» **Collected data**
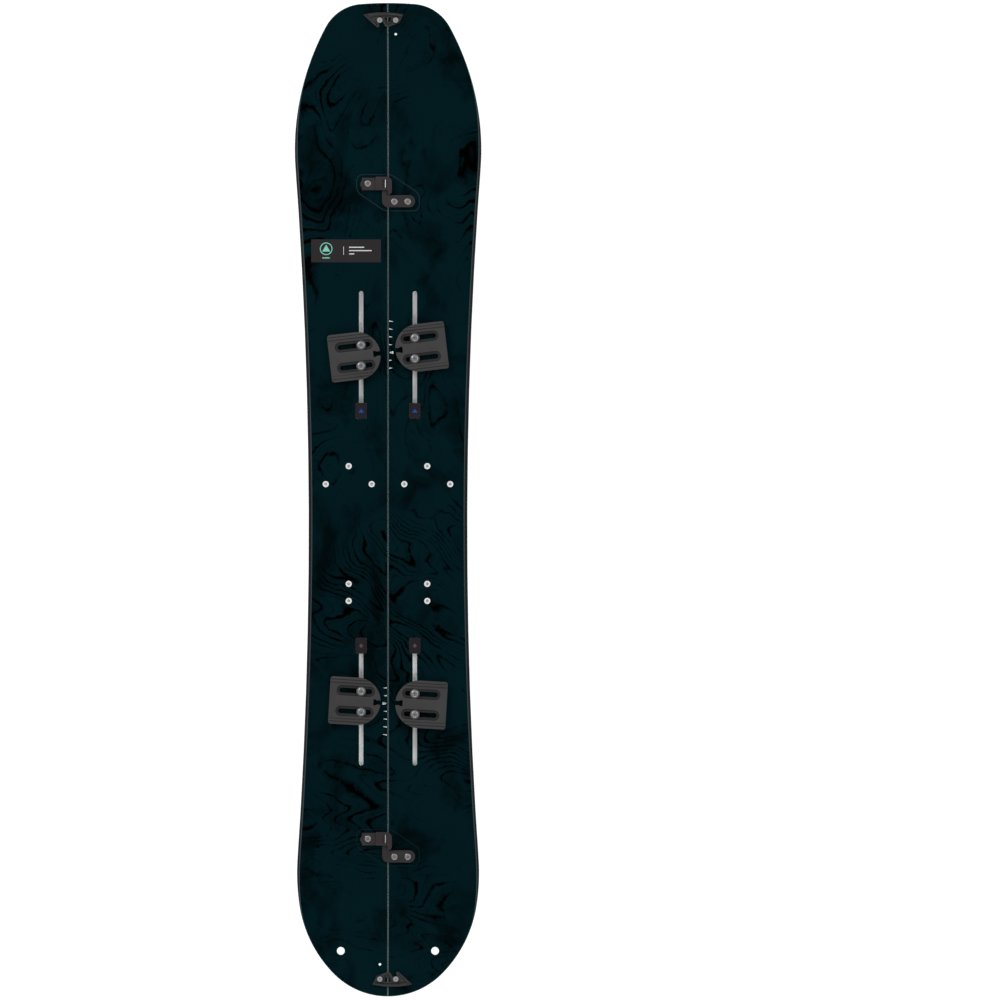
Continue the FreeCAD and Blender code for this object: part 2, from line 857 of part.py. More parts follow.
def make_puck_fixings(side, end):
    """Two cross-recess screws through the puck's slots, with washers, into two nuts in the channel."""
    frame = channel_frame(side, end)
    middle = PUCK_PLACES[side, end] - size(end + "_channel_middle")
    reach = size("puck_slot_pitch") / 2 / math.cos(math.radians(size(end + "_puck_angle")))
    seat = "puck_gap + puck_thickness - puck_recess_depth"
    nut_base = "-channel_cover - channel_height + channel_floor + channel_nut_clearance"
    screws = []
    washers = []
    nuts = []
    for number, step in enumerate((-1, 1), start=1):
        name = f"{side}_{end}_{number}"
        spot = frame * place(0, middle + step * reach)
        head = cylinder(name + "_head", "puck_screw_head", "puck_screw_head_height", seat + " + washer_thickness")
        domed = rounded(name + "_dome", head, size("puck_screw_dome"), is_top_rim)
        shank = cylinder(
            name + "_shank", "puck_screw_shank",
            f"{seat} + washer_thickness - ({nut_base})", nut_base,
        )
        recess_base = f"{seat} + washer_thickness + puck_screw_head_height - cross_recess_depth"
        blades = [
            box(name + "_blade", "cross_recess_width", "cross_recess_span", "cross_recess_depth", recess_base),
            box(name + "_cross", "cross_recess_span", "cross_recess_width", "cross_recess_depth", recess_base),
        ]
        screw = cut(name + "_screw", fuse(name + "_solid", [domed, shank]), fuse(name + "_recess", blades))
        ring = cylinder(name + "_ring", "washer_diameter", "washer_thickness", seat)
        ring_hole = cylinder(name + "_ring_hole", "puck_screw_shank", "washer_thickness", seat)
        washer = cut(name + "_washer", ring, ring_hole)
        block = box(name + "_block", "channel_nut_side", "channel_nut_side", "channel_nut_height", nut_base)
        thread = cylinder(name + "_thread", "puck_screw_shank", "channel_nut_height", nut_base)
        nut = cut(name + "_nut", block, thread)
        for member, members in ((screw, screws), (washer, washers), (nut, nuts)):
            member.Placement = spot
            members.append(member)
    group(f"{side}_{end}_puck_screws", screws)
    group(f"{side}_{end}_washers", washers)
    group(f"{side}_{end}_channel_nuts", nuts)


# ---------------------------------------------------------------- seam hooks


def make_bridge_hook(end):
    """Left hook: a plate whose raised bridge crosses the seam and ends in a lobe that hangs down."""
    name = f"left_{end}_hook"
    body = doc.addObject("PartDesign::Body", name)
    plate = [
        line((-16.5, 3.7), (-40.9, 3.7)),
        line((-40.9, 3.7), (-42.9, 9.5)),
        arc((-42.9, 9.5), (-44.6, 13.0), (-42.9, 16.5)),
        line((-42.9, 16.5), (-40.9, 23.7)),
        line((-40.9, 23.7), (-16.5, 23.7)),
        line((-16.5, 23.7), (-16.5, 3.7)),
    ]
    riser = rectangle(-19.5, 3.7, -16.5, 25.2)
    bridge = [
        line((-19.5, 3.7), (-0.8, 3.7)),
        line((-0.8, 3.7), (-0.8, -3.4)),
        line((-0.8, -3.4), (1.5, -3.4)),
        arc((1.5, -3.4), (4.8, -1.4), (6.2, 2.6)),
        line((6.2, 2.6), (6.2, 17.0)),
        arc((6.2, 17.0), (3.6, 22.6), (-1.9, 25.2)),
        line((-1.9, 25.2), (-19.5, 25.2)),
        line((-19.5, 25.2), (-19.5, 3.7)),
    ]
    lobe = [
        line((-0.8, -3.4), (1.5, -3.4)),
        arc((1.5, -3.4), (4.8, -1.4), (6.2, 2.6)),
        line((6.2, 2.6), (6.2, 17.0)),
        line((6.2, 17.0), (-0.8, 17.0)),
        line((-0.8, 17.0), (-0.8, -3.4)),
    ]
    pad(body, sketch(body, name + "_plate", [plate], "hook_gap"), "hook_plate")
    pad(body, sketch(body, name + "_riser", [riser], "hook_gap"), "hook_bridge_base - hook_gap")
    pad(body, sketch(body, name + "_bridge", [bridge], "hook_bridge_base"), "hook_bridge")
    relief = "hook_gap + hook_relief"
    pad(body, sketch(body, name + "_lobe", [lobe], relief), f"hook_bridge_base - ({relief})")
    drill_hook(body, name, HOOK_SCREWS["left"])
    body.Placement = hook_frame(end)
    piece(name, body)


def make_curl_hook(end):
    """Right hook: a plate whose neck crosses the seam and curls up under the other hook's bridge."""
    name = f"right_{end}_hook"
    body = doc.addObject("PartDesign::Body", name)
    plate = [
        line((0.6, -23.5), (33.5, -23.5)),
        arc((33.5, -23.5), (43.2, -13.8), (33.5, -4.1)),
        line((33.5, -4.1), (0.6, -4.1)),
        line((0.6, -4.1), (0.6, -23.5)),
    ]
    neck = [
        line((0.6, -23.5), (0.6, -4.1)),
        line((0.6, -4.1), (-1.5, -3.6)),
        line((-1.5, -3.6), (-1.5, 12.5)),
        arc((-1.5, 12.5), (-5.45, 15.6), (-9.4, 12.5)),
        line((-9.4, 12.5), (-9.4, -13.5)),
        arc((-9.4, -13.5), (-6.5, -20.6), (0.6, -23.5)),
    ]
    pad(body, sketch(body, name + "_plate", [plate], "hook_gap"), "hook_plate")
    relief = "hook_gap + hook_relief"
    pad(body, sketch(body, name + "_neck", [neck], relief), "hook_plate - hook_relief")
    drill_hook(body, name, HOOK_SCREWS["right"])
    body.Placement = hook_frame(end)
    piece(name, body)


def drill_hook(body, name, centres):
    top = "hook_gap + hook_plate"
    pocket(body, round_sketch(body, name + "_recess", centres, "hook_screw_recess", top), "hook_recess_depth")
    pocket(body, round_sketch(body, name + "_hole", centres, "hook_screw_hole", top), "hook_plate")


def make_hook_screws(side, end):
    """Low-head screws with a six-lobe recess, down into the inserts."""
    members = []
    seat = "hook_gap + hook_plate - hook_recess_depth"
    for number, (x, y) in enumerate(HOOK_SCREWS[side], start=1):
        name = f"{side}_{end}_hook_screw_{number}"
        head = cylinder(name + "_head", "hook_screw_head", "hook_screw_head_height", seat)
        domed = rounded(name + "_dome", head, size("hook_screw_dome"), is_top_rim)
        shank = cylinder(name + "_shank", "insert_screw_core", f"{seat} + insert_hole_depth - screw_end_gap",
                         "screw_end_gap - insert_hole_depth")
        recess_base = f"{seat} + hook_screw_head_height - lobe_recess_depth"
        recess = [cylinder(name + "_socket", "lobe_recess_diameter", "lobe_recess_depth", recess_base)]
        for lobe in range(6):
            angle = math.radians(60 * lobe)
            reach = size("lobe_pitch_radius")
            at = (reach * math.cos(angle), reach * math.sin(angle))
            recess.append(cylinder(f"{name}_lobe_{lobe}", "lobe_diameter", "lobe_recess_depth", recess_base, at))
        screw = cut(name, fuse(name + "_solid", [domed, shank]), fuse(name + "_star", recess))
        screw.Placement = hook_frame(end) * place(x, y)
        members.append(screw)
    group(f"{side}_{end}_hook_screws", members)


# ---------------------------------------------------------------- tip clips


def clip_outline():
    """Plate outline with the seam at x = 0, post line at y = 0, pivot at +x, notch open to -y."""
    offset = size("post_offset")
    notch_radius = size("post_shank") / 2 + size("post_notch_gap")
    wall_radius = 2 * offset + notch_radius + size("post_passing_gap")
    wall_low = -9.4
    wall_x = offset - math.sqrt(wall_radius**2 - wall_low**2)
    wall_middle = offset - math.sqrt(wall_radius**2 - (wall_low / 2) ** 2)
    wall_top = offset - wall_radius
    pocket_right = -offset + notch_radius
    pocket_middle = (wall_top + pocket_right) / 2
    return [
        arc((-37.4, 8.2), (-7.5, 11.9), (22.6, 8.8)),
        arc((22.6, 8.8), (24.0, 8.2), (24.0, 6.6)),
        line((24.0, 6.6), (18.2, -4.8)),
        arc((18.2, -4.8), (17.2, -6.0), (15.7, -6.6)),
        line((15.7, -6.6), (0.5, -11.9)),
        arc((0.5, -11.9), (-2.1, -11.8), (-4.6, -9.9)),
        line((-4.6, -9.9), (-8.0, -3.7)),
        line((-8.0, -3.7), (pocket_right, 0)),
        arc((pocket_right, 0), (pocket_middle, notch_radius), (wall_top, 0)),
        arc((wall_top, 0), (wall_middle, wall_low / 2), (wall_x, wall_low)),
        line((wall_x, wall_low), (-13.9, -11.6)),
        arc((-13.9, -11.6), (-15.4, -12.5), (-17.2, -12.1)),
        line((-17.2, -12.1), (-37.6, 6.6)),
        arc((-37.6, 6.6), (-38.2, 7.5), (-37.4, 8.2)),
    ]


def clip_ridges():
    """Raised rims: along the long arc, along the arm, and round the window."""
    width = size("clip_ridge_width")
    rim = [
        arc((-33.0, 9.3), (-5.5, 11.85), (22.0, 8.85)),
        line((22.0, 8.85), (22.6, 8.85 - width)),
        arc((22.6, 8.85 - width), (-5.5, 11.85 - width), (-29.0, 9.6 - width)),
        line((-29.0, 9.6 - width), (-33.0, 9.3)),
    ]
    arm = polyline([(-36.6, 6.4), (-32.2, 6.4), (-16.9, -8.0), (-21.3, -8.0)])
    return [rim, arm]


def make_clip(tip):
    """Swinging plate that ties the two skis together at one tip."""
    name = f"{tip}_clip"
    body = doc.addObject("PartDesign::Body", name)
    pad(body, sketch(body, name + "_outline", [clip_outline()], "clip_gap"), "clip_plate")
    top = "clip_gap + clip_plate"
    for number, ridge in enumerate(clip_ridges(), start=1):
        pad(body, sketch(body, f"{name}_ridge_{number}", [ridge], top), "clip_ridge")
    window = polyline([(-4.3, 3.8), (-2.5, -3.3), (3.7, -3.3), (5.9, 3.8)])
    pocket(body, sketch(body, name + "_window", [window], top), "clip_plate")
    pivot = sketch(body, name + "_pivot", [], top)
    radius = size("post_shank") / 2 + size("post_running_gap")
    index = pivot.addGeometry(Part.Circle(Vector(size("post_offset"), 0, 0), Z_AXIS, radius), False)
    constraint = pivot.addConstraint(Sketcher.Constraint("Radius", index, radius))
    bind(pivot, f"Constraints[{constraint}]", "post_shank / 2 + post_running_gap")
    pocket(body, pivot, "clip_plate")
    body.Placement = clip_frame(tip)
    piece(name, body)


def make_post(tip, role):
    """Flat-headed post screwed into its nut; the clip turns on one and hooks round the other."""
    name = f"{tip}_{role}_post"
    head = cylinder(name + "_head", "post_head", "post_head_height", "post_head_base")
    shank = cylinder(name + "_shank", "post_shank", "post_depth + post_head_base", "-post_depth")
    recess = cylinder(name + "_recess", "post_recess", "post_recess_depth",
                      "post_head_base + post_head_height - post_recess_depth")
    post = cut(name, fuse(name + "_solid", [head, shank]), recess)
    offset = size("post_offset") if role == "pivot" else -size("post_offset")
    post.Placement = clip_frame(tip) * place(offset)
    piece(name, post)


# ---------------------------------------------------------------- the whole board


for side in SIDES:
    make_ski(side)
    make_inserts(side)
    make_post_nuts(side)
    make_tail_bush(side)
    for end in ENDS:
        make_channel(side, end)
        make_plug(side, end)
        make_puck(side, end)
        make_puck_fixings(side, end)
        make_hook_screws(side, end)
for end in ENDS:
    make_bridge_hook(end)
    make_curl_hook(end)
for tip in ("nose", "tail"):
    make_clip(tip)
    for role in ("pivot", "catch"):
        make_post(tip, role)

doc.recompute()

faults = [obj.Name for obj in doc.Objects if "Invalid" in obj.State or "Error" in obj.State]
if faults:
    raise RuntimeError(f"failed objects: {faults}")
for name, obj in pieces.items():
    if obj.Shape.isNull() or not obj.Shape.isValid() or not obj.Shape.Solids:
        raise RuntimeError(f"bad shape: {name}")

os.makedirs("parts", exist_ok=True)
for name, obj in pieces.items():
    obj.Shape.exportStep(f"parts/{name}.step")
    print(f"{name}: {len(obj.Shape.Solids)} solids, {obj.Shape.Volume:.1f} mm3")
print(f"{len(pieces)} nodes, length {outline_length():.2f} mm")
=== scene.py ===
import json
import math

import bmesh
import bpy
import numpy as np
from mathutils import Matrix, Vector


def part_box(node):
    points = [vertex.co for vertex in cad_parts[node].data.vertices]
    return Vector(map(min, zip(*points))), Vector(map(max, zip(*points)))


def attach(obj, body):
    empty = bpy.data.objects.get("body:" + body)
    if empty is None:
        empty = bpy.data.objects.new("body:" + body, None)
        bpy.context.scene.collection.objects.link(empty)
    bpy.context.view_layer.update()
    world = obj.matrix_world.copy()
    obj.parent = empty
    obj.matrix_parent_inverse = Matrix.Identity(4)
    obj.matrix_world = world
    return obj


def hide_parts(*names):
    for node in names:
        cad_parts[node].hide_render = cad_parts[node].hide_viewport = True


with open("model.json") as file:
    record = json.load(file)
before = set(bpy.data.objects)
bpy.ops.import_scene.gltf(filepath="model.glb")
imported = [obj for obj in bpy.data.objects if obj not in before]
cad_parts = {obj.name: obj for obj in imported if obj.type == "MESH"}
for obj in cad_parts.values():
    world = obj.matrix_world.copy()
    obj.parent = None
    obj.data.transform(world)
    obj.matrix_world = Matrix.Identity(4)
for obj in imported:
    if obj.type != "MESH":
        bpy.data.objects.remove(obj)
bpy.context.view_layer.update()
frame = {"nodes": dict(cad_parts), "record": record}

# A splitboard lying base down, nose towards +Y, seam on x = 0.
# Layers, fittings and prints are in millimetres. Ink patches, bump depths, the floor and the places of
# lights and camera are in metres.
SIDES = {"left": -1.0, "right": 1.0}
ENDS = ("front", "rear")
MM = 0.001
# half the gap between the skis, in the CAD and as shown
CAD_HALF_GAP = 0.3
HALF_GAP = 0.06
# the flat drawing of the layers: full height, and how near a face a layer follows that face exactly
THICK = 8.6
NEAR_FACE = 2.4


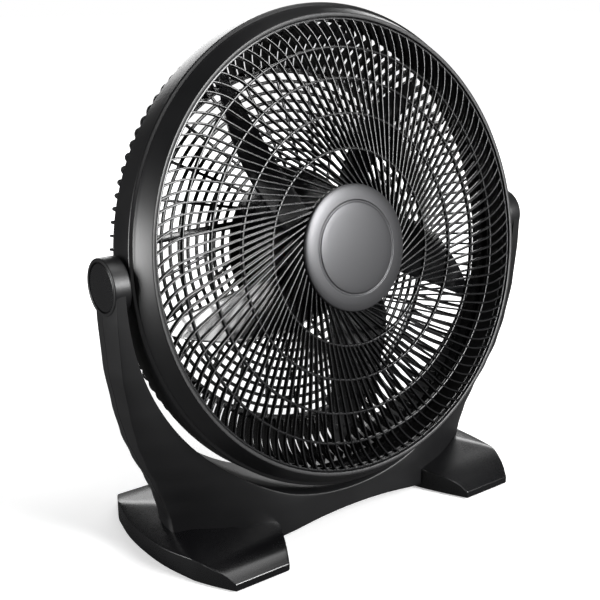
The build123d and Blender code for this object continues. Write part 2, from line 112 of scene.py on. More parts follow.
def tint(name, description, default):
    """A colour that the user may change."""
    return bpy.props.FloatVectorProperty(
        name=name, description=description, subtype="COLOR", size=3, default=default, min=0, max=1
    )


class FanSizes(bpy.types.PropertyGroup):
    """Sizes that a user may change within the shells of the CAD model."""

    rib_count: whole("Front Ribs", "Ribs that reach the outer ring", 116, 24, 180)
    rib_width: length("Rib Width", "Width of a front rib", 0.0021, 0.0012, 0.003)
    rib_depth: length("Rib Depth", "Depth of a front rib", 0.0058, 0.002, 0.006)
    fin_count: whole("Rear Fins", "Fins round the side of the rear grille", 116, 24, 180)
    fin_width: length("Fin Width", "Width of a rear fin", 0.0026, 0.0012, 0.004)
    blade_count: whole("Blades", "Blades on the rotor", 5, 3, 7)
    blade_phase: bpy.props.FloatProperty(
        name="Blade Phase", description="Angle of the first blade at rest", default=math.radians(48.0),
        unit="ROTATION", subtype="ANGLE",
    )


class FanColours(bpy.types.PropertyGroup):
    """Base colours of the fan's materials."""

    shell: tint("Shell", "Rim and stand plastic", (0.0045, 0.0045, 0.005))
    foot: tint("Feet", "Glossy plastic of the feet and caps", (0.003, 0.003, 0.0035))
    grille: tint("Grilles", "Plastic of both grilles", (0.004, 0.004, 0.0045))
    blade: tint("Blades", "Glossy plastic of the blades", (0.003, 0.003, 0.0035))
    badge: tint("Badge", "Silver-grey paint of the hub badge", (0.062, 0.062, 0.065))


# ---------------------------------------------------------------- shader building


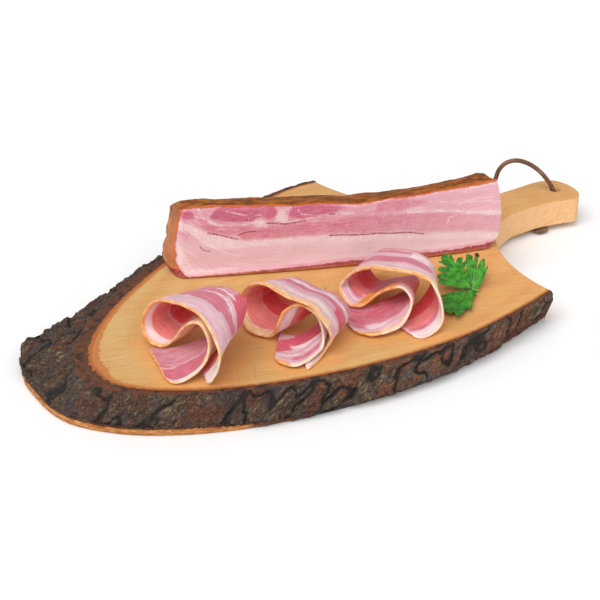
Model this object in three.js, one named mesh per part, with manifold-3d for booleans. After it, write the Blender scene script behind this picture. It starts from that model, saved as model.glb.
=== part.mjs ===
// Bacon served on a live-edge board: a slant-cut slice of a log with its bark left on and a sawn
// handle, a chunk of bacon, three curled rashers, a sprig of parsley and a leather hanging thong.
// Millimetres, +Z up. The board stands on z = 0 with its handle towards +X, and the origin is at the
// middle of the board's outline.

import * as THREE from 'three';
import { mergeVertices } from 'three/addons/utils/BufferGeometryUtils.js';
import Module from 'manifold-3d';

const wasm = await Module();
wasm.setup();

const GAP = 0.3;                        // kept between pieces that touch
const MIDDLE = { x: 52.64, y: 4.61 };   // middle of the outline, measured from the log's tip line

// ---------------------------------------------------------------- board
const BOARD = {
  thick: 20,
  tipX: -116,                           // where the two curved sides meet
  near: { wide: 95.5, at: 69, px: 1.6, py: 0.575, cornerX: 130, cornerY: 91 },
  far: { wide: 103, at: 100, px: 1.3, py: 0.535, cornerX: 124, cornerY: 100 },
  lift: 3.8,                            // the handle's underside is planed up by this
  liftFrom: 150,
  liftTo: 188,
};
const HANDLE = {
  rootX: 186,
  nearY: -12.4,
  farY: 14.5,
  end: [[205, -14.5], [222, -20], [230.5, -23], [237.3, -18.5], [240.8, -8], [238.8, 3.5], [230, 8.8],
    [212, 11.2]],
};
const HOLE = { x: 229.2, y: -6.1, across: 7 };

// How far the bark stands outside the wood, by the way its edge faces, in degrees from +X:
// rim at the top face, bulge and its height, and foot on the underside.
const BARK = [
  { facing: -84, rim: 0.8, bulge: 2, height: 12, foot: -2.4 },
  { facing: -89, rim: 1, bulge: 4, height: 10, foot: -0.8 },
  { facing: -97, rim: 1.2, bulge: 6, height: 8, foot: 1.4 },
  { facing: -105, rim: 1.2, bulge: 8.4, height: 6, foot: 4.8 },
  { facing: -118, rim: 1.5, bulge: 9.6, height: 5.5, foot: 8.8 },
  { facing: -128, rim: 1.8, bulge: 10.2, height: 5.5, foot: 10 },
  { facing: -139, rim: 2.2, bulge: 12, height: 5.5, foot: 11.6 },
  { facing: -156, rim: 3.2, bulge: 14.4, height: 5.5, foot: 13.8 },
  { facing: -172, rim: 4, bulge: 17, height: 5.5, foot: 16.3 },
  { facing: -190, rim: 4, bulge: 20, height: 5.5, foot: 19.4 },
  { facing: -204, rim: 4.5, bulge: 23, height: 5.5, foot: 22.2 },
  { facing: -215, rim: 5, bulge: 28.3, height: 6, foot: 27.6 },
  { facing: -220, rim: 5.5, bulge: 32.2, height: 7, foot: 31 },
  { facing: -224, rim: 6, bulge: 37, height: 8.5, foot: 34 },
  { facing: -228, rim: 6, bulge: 39.4, height: 10, foot: 35.5 },
  { facing: -232, rim: 6, bulge: 38.6, height: 11.5, foot: 33 },
  { facing: -236, rim: 6, bulge: 27, height: 13, foot: 24 },
  { facing: -242, rim: 6, bulge: 18.5, height: 13.5, foot: 16 },
  { facing: -249, rim: 5.5, bulge: 15.5, height: 13.5, foot: 13.5 },
  { facing: -257, rim: 5, bulge: 12, height: 13, foot: 10 },
  { facing: -265, rim: 3.5, bulge: 5.5, height: 12, foot: 3.5 },
];
const FOOT_CHAMFER = 2.2;

// ---------------------------------------------------------------- bacon chunk
const CHUNK = {
  place: [-14.9, 53.6],                 // foot of the cut face at its left end
  heading: -29.2,                       // degrees from +X along the cut face
  length: 183,
  heights: [[0, 42.5], [32, 41], [66, 39], [95, 36], [124, 37], [150, 39.6], [183, 44]],
  bow: 4.2,                             // the cut face bellies out by this at mid length
  deepFoot: 24,
  deepTop: 10,
  endOut: 11,                           // how far the rounded left end stands out at its foot
  endLean: 0.55,                        // part of that lost by the time it reaches the top
  endDeep: 18,                          // where along the depth it stands out most
};

// ---------------------------------------------------------------- rashers
// Each rasher is one long slice on edge. A station is [x, y, z above the board, heading of the
// slice's width in degrees, width, fall of the far edge] along the edge that faces the front.
const SLICE_THICK = 1.6;
const RASHERS = {
  rasher_left: {
    place: [-77, -27],
    stations: [
      [-1, -20, 1.5, 66, 16, 0], [1, -23.5, 9, 58, 20, 2], [0.5, -27.5, 19.5, 44, 29, 4],
      [0.5, -26.5, 26.5, 30, 32, 4.5], [2, -14, 35, 13, 34, 3.5], [3, -4, 36.5, 13, 32, 2],
      [2.5, 6.5, 36, 14, 32, 4], [2, 30, 27.5, 8, 32, 7], [0.5, 38.5, 13.5, 6, 32, 0],
      [-0.5, 36, 6.5, 8, 32, -4], [-1, 27.5, 4.5, 6, 32, -6], [1.5, 22.5, 4, 2, 32, -7],
      [5, 19.5, 7, -2, 32, -6], [3, 3.5, 24.5, 3, 32, -2], [2.5, -9.5, 31, 10, 32, 1.5],
      [3, -15.5, 24.5, 22, 32, 1], [1, -14.5, 12, 38, 32, 0], [-2, -12, 6, 47, 33, 0],
      [-11.5, -8, 1.6, 62, 35, 0], [-14.6, -1.2, 1.4, 68, 34.4, 0],
    ],
  },
  rasher_middle: {
    place: [-22, -46],
    stations: [
      [-8, -21.9, 0.95, 62, 9, 0], [3.4, -18.5, 1.4, 54, 14, 0], [9.8, -16.6, 4.5, 46, 20, 1],
      [9.5, -20, 13, 31, 30, 7], [4.5, -19.5, 24.5, 21, 32, 9], [1, -12, 32, 18, 32, 9.5],
      [-2.5, 0.5, 32.5, 17, 32, 9], [-4, 16.5, 33.5, 14, 32, 9.8], [-4, 25.5, 30.5, 11, 32, 10.2],
      [-3, 34, 24, 8, 32, 7.6], [-3.5, 38, 17, 7, 32, 4], [-5, 37, 10.5, 7, 32, -1],
      [-7, 32, 5.5, 6, 32, -6], [-7.5, 24.5, 2.8, 2, 32, -8], [-3, 14.5, 3, -6, 32, -7],
      [-3, 6.5, 16, -2, 32, -1], [-2, 4.5, 22, 4, 32, 3], [2, -3, 28, 13, 32, 7.5],
      [7, -9.5, 24, 20, 32, 8], [9.5, -11, 19.5, 25, 32, 8], [9, -15, 10.5, 36, 32, 2.5],
      [6, -17, 6.5, 44, 32, 1], [-6.9, -18.1, 2.9, 51, 31, 0], [-12.5, -15.1, 2.1, 48, 30, 0],
      [-15.6, -3.9, 1.4, 43, 29, 0],
    ],
  },
  rasher_right: {
    place: [36, -60],
    stations: [
      [-1, -23.1, 1.2, 88, 22, 0], [8, -25, 1.8, 79, 26, 0], [13.5, -25.2, 5, 66, 30, 0],
      [14, -25.6, 11, 58, 32, 1], [12.5, -24.5, 21.5, 52, 32, 3], [12, -17.5, 29, 44, 32, 6],
      [8, -5, 30.5, 38, 32, 4], [3.5, 8.5, 28.5, 34, 32, 4], [1, 14.5, 28, 31, 32, 4.5],
      [0, 21.5, 25, 26, 32, 3.5], [-2.5, 34.5, 14, 18, 32, 0], [-4.5, 36, 8.5, 17, 32, -1],
      [-8.5, 22.5, 5, 16, 32, -1], [-6, 17.5, 5.5, 16, 32, -2], [-2.5, 15, 8.5, 18, 32, 0.5],
      [0.5, 10.5, 14, 21, 32, 5], [6, 0, 20.5, 28, 32, 9.5], [7.5, -8, 16.5, 38, 32, 8.5],
      [2, -10.5, 7, 52, 32, 2], [-4.5, -11.5, 4.4, 59, 32, 0.5], [-17.5, -7, 2.8, 62, 32, 0.5],
      [-20.7, -0.5, 1.9, 63, 32, 0], [-22, 7, 1.5, 64, 32, 0],
    ],
  },
};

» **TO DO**
From the records above, extract exactly and only the lines that begin at the line with "faults = [obj.Name" and stop after the line with "bpy.context.scene.collection.objects.link(empty)".

» **WRITTEN RESPONSE**
faults = [obj.Name for obj in doc.Objects if "Invalid" in obj.State or "Error" in obj.State]
if faults:
    raise RuntimeError(f"failed objects: {faults}")
for name, obj in pieces.items():
    if obj.Shape.isNull() or not obj.Shape.isValid() or not obj.Shape.Solids:
        raise RuntimeError(f"bad shape: {name}")

os.makedirs("parts", exist_ok=True)
for name, obj in pieces.items():
    obj.Shape.exportStep(f"parts/{name}.step")
    print(f"{name}: {len(obj.Shape.Solids)} solids, {obj.Shape.Volume:.1f} mm3")
print(f"{len(pieces)} nodes, length {outline_length():.2f} mm")
=== scene.py ===
import json
import math

import bmesh
import bpy
import numpy as np
from mathutils import Matrix, Vector


def part_box(node):
    points = [vertex.co for vertex in cad_parts[node].data.vertices]
    return Vector(map(min, zip(*points))), Vector(map(max, zip(*points)))


def attach(obj, body):
    empty = bpy.data.objects.get("body:" + body)
    if empty is None:
        empty = bpy.data.objects.new("body:" + body, None)
        bpy.context.scene.collection.objects.link(empty)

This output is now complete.